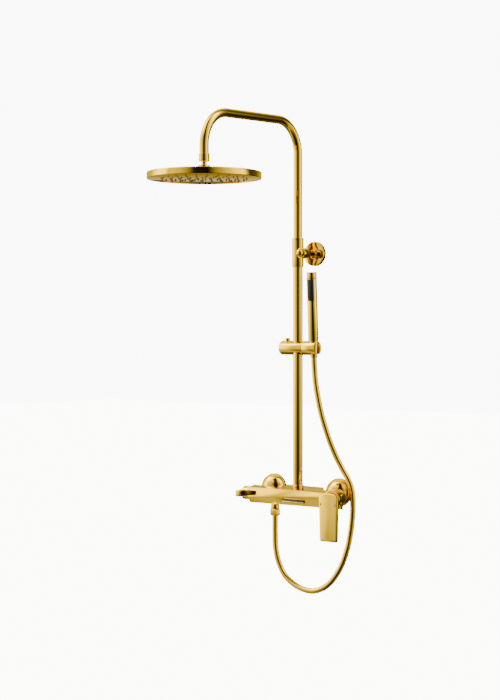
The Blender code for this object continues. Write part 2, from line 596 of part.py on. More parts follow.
def build_slider(swivel, press):
    centre = (0, RISER_Y, SLIDER_Z)
    radius = SLIDER_OD / 2
    left, right = CLAMP_X
    body = [(0, left), (radius - 3.5 * MM, left), (radius - 1 * MM, left + 1 * MM), (radius, left + 3.5 * MM),
            (radius, right - 0.5 * MM), (radius - 0.5 * MM, right), (0, right)]
    clamp = make_object("slider_clamp", turned(body, 24), "polished_gold", along_x(centre), swivel)
    hold_under(drill(clamp, "cut_slider_bore", 13.35 * MM, (0, RISER_Y, SLIDER_Z - 30 * MM), (0, 0, 1),
                     60 * MM, 20),
               swivel)
    hold_under(drill(clamp, "cut_button_bore", 6.4 * MM, (-30 * MM, RISER_Y, SLIDER_Z - 11 * MM), (0, 0, 1),
                     40 * MM, 14),
               swivel)
    hold_under(drill(clamp, "cut_pin_seat", 4.35 * MM, (15 * MM, RISER_Y, SLIDER_Z), (1, 0, 0), 10 * MM, 16),
               swivel)
    button = [(0, 0), (6 * MM, 0), (6 * MM, 28.5 * MM), (5.3 * MM, 29.3 * MM), (0, 29.3 * MM)]
    make_object("lock_button", turned(button, 14), "polished_gold", (-30 * MM, RISER_Y, SLIDER_Z - 6 * MM),
                press)


def build_holder(axis):
    centre = (0, RISER_Y, SLIDER_Z)
    radius = SLIDER_OD / 2
    left, right = HOLDER_X
    body = [(0, left), (radius - 0.5 * MM, left), (radius, left + 0.5 * MM), (radius, right - 1.5 * MM),
            (radius - 1.5 * MM, right), (0, right)]
    holder = make_object("shower_holder", turned(body, 24), "polished_gold", along_x(centre), axis)
    cone = make_object("cut_holder_cone", turned([(8.2 * MM, -20 * MM), (11.6 * MM, 20 * MM)], 20), None,
                       (STICK_X, RISER_Y, SLIDER_Z), axis)
    boolean(holder, cone)
    slot = make_object("cut_holder_slot", block((20 * MM, 15 * MM, 50 * MM),
                                                (STICK_X + 10 * MM, RISER_Y, SLIDER_Z)),
                       None, None, axis)
    boolean(holder, slot)
    hold_under(drill(holder, "cut_holder_pin", 4.35 * MM, (15 * MM, RISER_Y, SLIDER_Z), (1, 0, 0), 16.4 * MM,
                     16), axis)
    make_object("holder_pin", turned([(4 * MM, 0), (4 * MM, 15.4 * MM)], 16), "stainless",
                along_x((15.5 * MM, RISER_Y, SLIDER_Z)), axis)


def sector(inner, outer, low, high, half_angle, facing, steps):
    """A curved panel: part of a ring, facing a plan angle in degrees from +X."""
    bm = bmesh.new()
    rings = []
    for i in range(steps + 1):
        turn = math.radians(facing - half_angle + 2 * half_angle * i / steps)
        c, s = math.cos(turn), math.sin(turn)
        rings.append([bm.verts.new((r * c, r * s, h)) for r, h in
                      ((inner, low), (outer, low), (outer, high), (inner, high))])
    for low_ring, high_ring in zip(rings, rings[1:]):
        join_rings(bm, low_ring, high_ring)
    for ring in (rings[0], rings[-1]):
        bm.faces.new(ring)
    return bm


def build_hand_shower(axis):
    place = (STICK_X, RISER_Y, 0)
    radius = STICK_OD / 2
    low, high = STICK_Z
    panel = (high - 50 * MM, high - 0.5 * MM)
    facing = -90 + 15
    stick = pipe("hand_shower_body", radius, 9.6 * MM, low, high, "polished_gold", place, axis, 24)
    window = make_object("cut_spray_window", sector(8 * MM, 14 * MM, panel[0] - GAP, high + 1 * MM, 43,
                                                    facing, 8),
                         None, place, axis)
    boolean(stick, window)
    make_object("spray_panel", sector(9.8 * MM, radius + 0.1 * MM, *panel, 41, facing, 8), "black_rubber",
                place, axis)
    top = STICK_TOP
    cap = [(0, high + 5 * MM), (9.2 * MM, high + 5 * MM), (9.2 * MM, high + GAP), (radius, high + GAP),
           (radius, top - 2 * MM), (radius - 2 * MM, top), (0, top)]
    make_object("hand_shower_cap", turned(cap, 24), "polished_gold", place, axis)
    cone = [(5 * MM, 311 * MM), (8 * MM, 311 * MM), (8.1 * MM, 315.5 * MM), (10.8 * MM, 348.5 * MM),
            (10.8 * MM, 349.1 * MM), (9.2 * MM, 349.1 * MM), (9.2 * MM, 358 * MM), (5 * MM, 358 * MM)]
    make_object("hose_cone", turned(cone, 20, closed=True), "polished_gold", place, axis)


# ---------------------------------------------------------------- outlet and hose

def build_outlet():
    spot = (OUTLET_X, OUTLET_Y, 0)
    nut_low, nut_high = HOSE_NUT_Z
    nipple = [(5.5 * MM, nut_low + 4.5 * MM), (8 * MM, nut_low + 4.5 * MM), (8 * MM, nut_high + 0.4 * MM),
              (10.1 * MM, nut_high + 0.4 * MM), (10.1 * MM, -35.7 * MM), (7.6 * MM, -35.7 * MM), (7.6 * MM,
                                                                                                  -22 * MM),
              (5.5 * MM, -22 * MM)]
    make_object("outlet_nipple", turned(nipple, 16, closed=True), "polished_gold", spot)
    nut = [(5 * MM, nut_low), (11.2 * MM, nut_low), (13.4 * MM, nut_low + 2.4 * MM),
           (13.4 * MM, nut_high - 0.8 * MM),
           (12.6 * MM, nut_high), (9.7 * MM, nut_high), (9.7 * MM, nut_low + 4 * MM), (5 * MM,
                                                                                       nut_low + 4 * MM)]
    make_object("hose_nut", turned(nut, 6, closed=True), "polished_gold",
                Matrix.Translation(Vector(spot)) @ Matrix.Rotation(math.radians(10), 4, "Z"), smooth=False)


def smooth_route(route, count):
    """Evenly spaced points on a Catmull-Rom curve through the route."""
    pts = [Vector(p) * MM for p in route]
    pts = [2 * pts[0] - pts[1]] + pts + [2 * pts[-1] - pts[-2]]
    fine = []
    for a, b, c, d in zip(pts, pts[1:], pts[2:], pts[3:]):
        for i in range(24):
            t = i / 24
            fine.append(0.5 * (2 * b + (c - a) * t + (2 * a - 5 * b + 4 * c - d) * t ** 2
                               + (3 * b - a - 3 * c + d) * t ** 3))
    fine.append(pts[-2])
    run = [0.0]
    for a, b in zip(fine, fine[1:]):
        run.append(run[-1] + (b - a).length)
    even, k = [], 0
    for i in range(count):
        goal = run[-1] * i / (count - 1)
        while k < len(fine) - 2 and run[k + 1] < goal:
            k += 1
        t = (goal - run[k]) / (run[k + 1] - run[k])
        even.append(fine[k].lerp(fine[k + 1], t))
    return even


def build_hose():
    curve = bpy.data.curves.new("shower_hose", "CURVE")
    curve.dimensions = "3D"
    curve.bevel_depth = HOSE_OD / 2
    curve.bevel_resolution = 1
    curve.use_fill_caps = True
    route = smooth_route(HOSE_ROUTE, 34)
    spline = curve.splines.new("POLY")
    spline.points.add(len(route) - 1)
    for point, place in zip(spline.points, route):
        point.co = (*place, 1)
    curve.materials.append(finish_material("gold_hose"))
    hose = bpy.data.objects.new("shower_hose", curve)
    bpy.context.collection.objects.link(hose)


def main():
    clear_scene()
    build_mixer_body()
    build_waterfall_lip()
    build_mixer_inside()
    for side, label in ((-1, "left"), (1, "right")):
        build_inlet(side, label)
    build_riser()
    build_bracket()
    rose_y = RISER_Y - ARM_REACH
    build_arm(make_empty("arm_axis", (0, RISER_Y, COUPLING_Z[1])))
    build_rose(make_empty("rose_pivot", (0, rose_y, BALL_Z)))
    build_lever(make_empty("lever_swing_axis", (LEVER_X, -55 * MM, LEVER_AXIS_Z)),
                make_empty("lever_lift_axis", (LEVER_X, -55 * MM, LEVER_AXIS_Z)))
    build_diverter(make_empty("diverter_axis", (BODY_X[0], KNOB_Y, KNOB_Z)))
    pipe("slider_bush", 13 * MM, LOWER_OD / 2 + GAP, SLIDER_Z - 9.5 * MM, SLIDER_Z + 9.5 * MM,
         "white_polymer", (0, RISER_Y, 0), sides=20)
    build_slider(make_empty("slider_axis", (0, RISER_Y, SLIDER_Z)),
                 make_empty("button_axis", (-30 * MM, RISER_Y, SLIDER_Z)))
    tilt = make_empty("holder_axis", (HOLDER_X[0], RISER_Y, SLIDER_Z))
    build_holder(tilt)
    build_hand_shower(tilt)
    tilt.rotation_euler.x = STICK_TILT
    build_outlet()
    build_hose()


main()
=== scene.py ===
"""Looks for the gold shower column: polished brass, rubber sprays, hose and studio light.

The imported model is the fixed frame. Fine pieces stand for its coarse ones and ride on the same
bodies; what is already the right shape keeps its mesh and gets a finish. Metres, +Z up.
"""
import json
import math

import bpy
from mathutils import Matrix, Vector


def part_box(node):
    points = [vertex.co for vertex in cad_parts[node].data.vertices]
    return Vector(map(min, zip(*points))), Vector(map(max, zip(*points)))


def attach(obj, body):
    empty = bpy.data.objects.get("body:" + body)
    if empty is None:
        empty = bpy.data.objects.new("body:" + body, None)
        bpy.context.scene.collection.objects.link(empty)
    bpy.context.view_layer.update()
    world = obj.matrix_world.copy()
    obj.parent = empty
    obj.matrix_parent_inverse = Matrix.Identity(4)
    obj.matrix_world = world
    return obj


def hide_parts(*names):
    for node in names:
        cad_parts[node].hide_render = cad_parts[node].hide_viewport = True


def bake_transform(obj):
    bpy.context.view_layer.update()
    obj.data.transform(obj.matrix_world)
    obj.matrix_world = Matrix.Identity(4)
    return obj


MM = 0.001
QUARTER = math.radians(90)

# Axes and driving sizes, as the frame has them
RISER = Vector((0, -38 * MM, 0))
BRACKET = Vector((25 * MM, 0, 551 * MM))
ROSE = Vector((0, -374 * MM, 0))
BALL_Z = 741 * MM
SLIDER_Z = 332 * MM
STICK = Vector((45.5 * MM, -38 * MM, 0))
STICK_TILT = math.radians(2.8)
LEVER = Vector((118 * MM, 0, -8 * MM))
KNOB = Vector((-134.35 * MM, -44 * MM, -14 * MM))
OUTLET = Vector((-63 * MM, -43 * MM, 0))
COVER_X = 94 * MM
COUPLING_TOP = 587.5            # mm
ARM_DROOP = math.radians(1.5)

HOSE_DIAMETER = 13.6 * MM
HOSE_ROUTE = (
    (-63, -43, -62), (-63, -43, -80), (-63, -43, -100), (-61.5, -43, -135), (-53, -42, -171),
    (-32, -40, -204), (4, -37, -225), (44, -33, -229), (81, -28, -210), (109, -22, -171),
    (124, -17, -129), (131, -13, -92), (135, -11, -55), (136.5, -11, -24), (134.5, -11.5, 5),
    (125, -12.5, 31), (109, -15, 57), (92, -20, 90), (75, -27, 137), (61, -33, 190),
    (50.5, -36, 246), (46.3, -35.7, 282), (45.5, -37, 310.2),
)

NOZZLE_RINGS = ((16, 6), (35, 12), (54, 16), (73, 20), (92, 24))    # radius in mm, count

PANEL_LIGHT = 0.80              # how bright the panels round the column are
BACKDROP = 10.0                 # brightness of the plain white backdrop
PANEL_TINT = (1.0, 0.94, 0.60, 1)
FLOOR_Z = -1.15
# Brightness of the studio round the column: degrees to the right of straight out, level
STUDIO_BANDS = ((-180, 0.6), (-150, 1.1), (-120, 1.1), (-89, 1.5), (-62, 6.0), (-45, 4.6), (-36, 1.75),
                (-25, 1.8), (-10, 1.4), (5, 0.75), (15, 0.25), (20, 0.03), (48, 0.01), (54, 0.15),
                (62, 0.5), (76, 1.0), (91, 1.8), (107, 3.2), (126, 4.0), (136, 1.0), (143, 0.12),
                (152, 0.1), (170, 0.2), (180, 0.6))
# The same by height: sine of the angle above level, share of the band's brightness
STUDIO_HEIGHTS = ((-1.0, 0.25), (-0.5, 0.16), (-0.2, 0.55), (0.0, 1.0), (0.45, 0.9), (0.75, 2.4),
                  (1.0, 1.0))
BAND_PEAK = max(level for _, level in STUDIO_BANDS)
HEIGHT_PEAK = max(level for _, level in STUDIO_HEIGHTS)

CAMERA_PLACE = (2.094, -2.830, 0.383)
CAMERA_TURN = math.radians(38.7)
CAMERA_LENS = 77.14
CAMERA_SHIFT = -0.0343

OUT = (QUARTER, 0, 0)           # lays a turned piece's +Z along -Y, away from the wall
RIGHT = (0, QUARTER, 0)         # lays a turned piece's +Z along +X
LEFT = (0, -QUARTER, 0)         # lays a turned piece's +Z along -X
FULL_TURN = 2 * math.pi
WELD = 1e-6                     # points closer than this become one


# ---------------------------------------------------------------- modelling

def edit():
    bpy.ops.object.mode_set(mode="EDIT")
    bpy.ops.mesh.select_all(action="SELECT")


def finish_edit():
    bpy.ops.object.mode_set(mode="OBJECT")


def pick(obj):
    """Make one object the only selected and active one."""
    bpy.ops.object.select_all(action="DESELECT")
    obj.select_set(True)
    bpy.context.view_layer.objects.active = obj


def applied(obj, name, kind, **values):
    mod = obj.modifiers.new(name, kind)
    for key, value in values.items():
        setattr(mod, key, value)
    pick(obj)
    bpy.ops.object.modifier_apply(modifier=mod.name)


def soften(obj, width, segments=3):
    """Round the hard edges and shade the rest smooth."""
    if width:
        applied(obj, "Rounding", "BEVEL", width=width, segments=segments, limit_method="ANGLE",
                angle_limit=math.radians(28), use_clamp_overlap=True)
    pick(obj)
    bpy.ops.object.shade_smooth_by_angle(angle=math.radians(35))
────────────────
Emit only the lines from the one containing "(HOLDER_X[0], RISER_Y, SLIDER_Z))" through the one containing "QUARTER = math.radians(90)", copied exactly.

RESPONSE FOR THIS EXERCISE =
    tilt = make_empty("holder_axis", (HOLDER_X[0], RISER_Y, SLIDER_Z))
    build_holder(tilt)
    build_hand_shower(tilt)
    tilt.rotation_euler.x = STICK_TILT
    build_outlet()
    build_hose()


main()
=== scene.py ===
"""Looks for the gold shower column: polished brass, rubber sprays, hose and studio light.

The imported model is the fixed frame. Fine pieces stand for its coarse ones and ride on the same
bodies; what is already the right shape keeps its mesh and gets a finish. Metres, +Z up.
"""
import json
import math

import bpy
from mathutils import Matrix, Vector


def part_box(node):
    points = [vertex.co for vertex in cad_parts[node].data.vertices]
    return Vector(map(min, zip(*points))), Vector(map(max, zip(*points)))


def attach(obj, body):
    empty = bpy.data.objects.get("body:" + body)
    if empty is None:
        empty = bpy.data.objects.new("body:" + body, None)
        bpy.context.scene.collection.objects.link(empty)
    bpy.context.view_layer.update()
    world = obj.matrix_world.copy()
    obj.parent = empty
    obj.matrix_parent_inverse = Matrix.Identity(4)
    obj.matrix_world = world
    return obj


def hide_parts(*names):
    for node in names:
        cad_parts[node].hide_render = cad_parts[node].hide_viewport = True


def bake_transform(obj):
    bpy.context.view_layer.update()
    obj.data.transform(obj.matrix_world)
    obj.matrix_world = Matrix.Identity(4)
    return obj


MM = 0.001
QUARTER = math.radians(90)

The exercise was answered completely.